Я просто шла по улице, ни о чем не думала и увидела объявление: «Прием в театральную школу». А я даже и не подозревала, что этому учатся в школе – быть артистом. Знакомых актеров у моих родителей не было, а я тем более сроду не видала их в глаза.

Вошла в здание, как мне помнится, современное даже в сегодняшнем смысле слова. Потом я узнала, что здесь в 1898 году шли репетиции Художественного театра, К.С. Станиславский ставил спектакль «Царь Федор Иоаннович». Вот прочла я объявление, записалась, узнала, когда надо приходить. А что? Отца и маму спрашивать не надо: ведь революция – всем свобода. Никому дома ничего не сказала, пошла через день сдавать экзамен.

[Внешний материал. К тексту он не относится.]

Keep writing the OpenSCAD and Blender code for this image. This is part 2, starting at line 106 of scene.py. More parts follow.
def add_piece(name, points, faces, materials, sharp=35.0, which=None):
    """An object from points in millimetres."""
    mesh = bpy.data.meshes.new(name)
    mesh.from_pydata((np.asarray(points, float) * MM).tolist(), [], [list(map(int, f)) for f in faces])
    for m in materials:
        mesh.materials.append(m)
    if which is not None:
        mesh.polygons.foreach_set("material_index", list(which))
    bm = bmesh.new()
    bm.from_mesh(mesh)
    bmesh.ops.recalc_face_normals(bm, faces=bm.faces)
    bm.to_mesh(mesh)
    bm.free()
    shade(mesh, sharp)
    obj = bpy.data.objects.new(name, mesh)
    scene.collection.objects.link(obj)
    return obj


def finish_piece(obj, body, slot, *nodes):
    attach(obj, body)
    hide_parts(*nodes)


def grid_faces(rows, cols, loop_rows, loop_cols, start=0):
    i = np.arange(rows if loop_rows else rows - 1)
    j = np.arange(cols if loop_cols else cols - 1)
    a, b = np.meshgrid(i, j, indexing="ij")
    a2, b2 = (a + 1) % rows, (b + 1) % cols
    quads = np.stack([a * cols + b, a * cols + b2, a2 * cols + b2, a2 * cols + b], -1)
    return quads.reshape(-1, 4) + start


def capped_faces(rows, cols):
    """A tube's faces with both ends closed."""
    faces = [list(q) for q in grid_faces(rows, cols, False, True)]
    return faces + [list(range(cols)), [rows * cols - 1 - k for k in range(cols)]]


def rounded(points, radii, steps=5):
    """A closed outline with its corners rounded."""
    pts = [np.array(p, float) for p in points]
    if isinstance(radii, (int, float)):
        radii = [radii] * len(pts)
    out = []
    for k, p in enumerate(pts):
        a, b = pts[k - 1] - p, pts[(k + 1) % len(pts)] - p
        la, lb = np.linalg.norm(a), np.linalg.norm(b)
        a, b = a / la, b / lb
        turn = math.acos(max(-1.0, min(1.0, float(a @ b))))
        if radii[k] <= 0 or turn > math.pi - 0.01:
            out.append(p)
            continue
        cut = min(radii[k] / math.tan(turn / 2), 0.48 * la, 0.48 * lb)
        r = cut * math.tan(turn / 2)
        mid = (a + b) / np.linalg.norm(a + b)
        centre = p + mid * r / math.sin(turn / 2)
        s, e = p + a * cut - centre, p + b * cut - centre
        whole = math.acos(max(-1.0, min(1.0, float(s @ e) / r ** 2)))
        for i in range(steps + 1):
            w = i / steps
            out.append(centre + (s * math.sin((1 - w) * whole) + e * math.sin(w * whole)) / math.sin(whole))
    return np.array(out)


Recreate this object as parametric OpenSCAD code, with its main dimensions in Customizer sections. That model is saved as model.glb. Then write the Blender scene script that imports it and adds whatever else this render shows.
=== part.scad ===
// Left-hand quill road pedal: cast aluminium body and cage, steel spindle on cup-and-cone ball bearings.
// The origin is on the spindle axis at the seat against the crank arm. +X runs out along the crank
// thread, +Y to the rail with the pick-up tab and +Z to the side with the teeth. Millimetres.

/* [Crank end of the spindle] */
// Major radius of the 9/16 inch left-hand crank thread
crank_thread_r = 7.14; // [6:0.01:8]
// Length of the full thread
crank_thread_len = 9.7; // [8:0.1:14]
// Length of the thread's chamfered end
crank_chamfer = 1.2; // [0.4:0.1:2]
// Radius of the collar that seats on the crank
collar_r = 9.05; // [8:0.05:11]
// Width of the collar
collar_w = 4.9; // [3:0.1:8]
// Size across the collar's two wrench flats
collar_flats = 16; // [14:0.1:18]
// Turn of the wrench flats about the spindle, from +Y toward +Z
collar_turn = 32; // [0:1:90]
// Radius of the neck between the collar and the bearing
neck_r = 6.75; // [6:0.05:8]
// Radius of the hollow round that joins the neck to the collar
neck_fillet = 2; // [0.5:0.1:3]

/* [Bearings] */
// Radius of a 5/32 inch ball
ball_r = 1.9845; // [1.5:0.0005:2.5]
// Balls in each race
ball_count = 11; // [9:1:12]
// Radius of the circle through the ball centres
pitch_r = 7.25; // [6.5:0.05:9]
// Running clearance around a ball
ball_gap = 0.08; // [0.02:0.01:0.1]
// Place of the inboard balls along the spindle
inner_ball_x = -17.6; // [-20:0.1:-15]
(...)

Было много разных юношей и девушек. Из восьмидесяти человек приняли двадцать два. И меня тоже. Я даже не знала, что на экзаменах надо читать басню, и почему-то прочла стихотворение Никитина «Выезд ямщика». Наверно, это было действительно смешно: стоит тощая девица с двумя косами и вопит от лица дюжего ямщика, уезжающего из дома:

Уж у нас, коли лень,
День и ночь спим кряду,
Коли пир – наповал,
Труд – так до упаду,
Коли ехать – катай,
Головы не жалко!
Нам без света светло,
Без дороги гладко.

Певцов и Шатрова буквально не могли удержаться от смеха и отворачивали лица. Но я ни на кого не обращала внимания. Мне было не до них. Однако чем-то я экзаменаторам понравилась.

И вот два года мы учились в школе Свободного театра и слушали лекции, танцевали босиком («пластика» – назывался предмет). Это был замечательный театр. В нем играли прекрасные актеры: Певцов, Белёвцева, Карпов, Игренев, Блюменталь-Тамарина, Радин, Шатрова, Борисов. Они были нашими учителями и педагогами. Что я на экзамене им понравилась, я узнала потом. Мне рассказали, когда я почти провалилась при переходе на второй курс. Нас занимали в спектаклях, в массовых сценах, мы знали все пьесы и роли. Я читала наизусть целые акты, реплика за репликой, передразнивая всех актеров, вместо того чтобы подумать, над чем мне самой надо работать, как выбрать отрывок для экзамена.